Lloyd Webber visited Venezuela in late 2009 and reported on what he saw there.[61] the project has centers in Lambeth (led by Lambeth Council's Children and Young People's Service), Leeds, (led by Opera North), Liverpool (led by the Royal Liverpool Philharmonic Orchestra), Newcastle Gateshead, (led by The Sage Gateshead), Nottingham, (led by Nottingham City Council), and Telford and Stoke-on-Trent (led by Telford and Wrekin Music)[62][63]

Sistema Scotland was established with a grant from the Scottish Arts Council, as a result of an initiative by its chairman Richard Holloway in the economically depressed area of Raploch, in Stirling[64][65]

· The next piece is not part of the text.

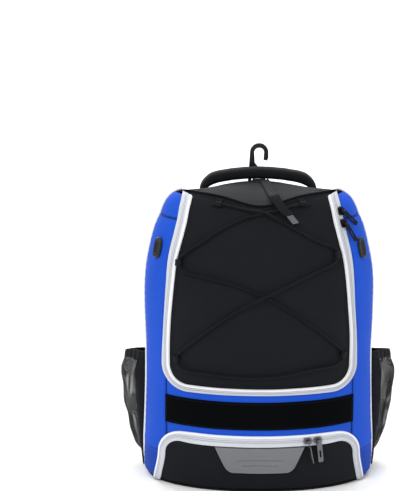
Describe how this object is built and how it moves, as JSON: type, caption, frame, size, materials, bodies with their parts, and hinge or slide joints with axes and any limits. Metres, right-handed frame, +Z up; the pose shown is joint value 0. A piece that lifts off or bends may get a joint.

Orquestra Geração (Generation Orchestra)

This name used to describe the 16 centres currently using it to reference activities throughout the country. It was started in 2005 in a small way in Amadora on the northern outskirts of Lisbon. It is now a solid project ready to expand and to influence Portuguese social inclusion methodology and government policy. Some 850 young people are now involved, in 16 schools in 11 towns: Loures, Oeiras, Sintra, Amadora, Sesimbra, Vila Franca de Xira, Lisboa, Coimbra, Amarante and Gondomar.

International recognition of El Sistema

The Glenn Gould Prize was awarded to El Sistema founder José Antonio Abreu on 14 February 2008.[66][67] Brian Levine, Managing Director of the Glenn Gould Foundation, in an account of his 2008 visit to Caracas wrote: "El Sistema has demonstrated conclusively that music education is the gateway to lifelong learning and a better future."

The Prince of Asturias Award for the Arts was awarded to El Sistema on 28 May 2008.[68]

The National Performing Arts Convention 2008, held in Denver, Colorado, featured Abreu as a guest speaker on 13 June 2008.[69]

The TED Prize was awarded to José Antonio Abreu on 5 February 2009 for his work on El Sistema. A pre-recorded speech was played at the ceremony in which he explained his philosophy.[70] The prize allowed for the creation of the Abreu Fellows.

The Polar Music Prize from Sweden was awarded to El Sistema and Maestro Abreu in 2009.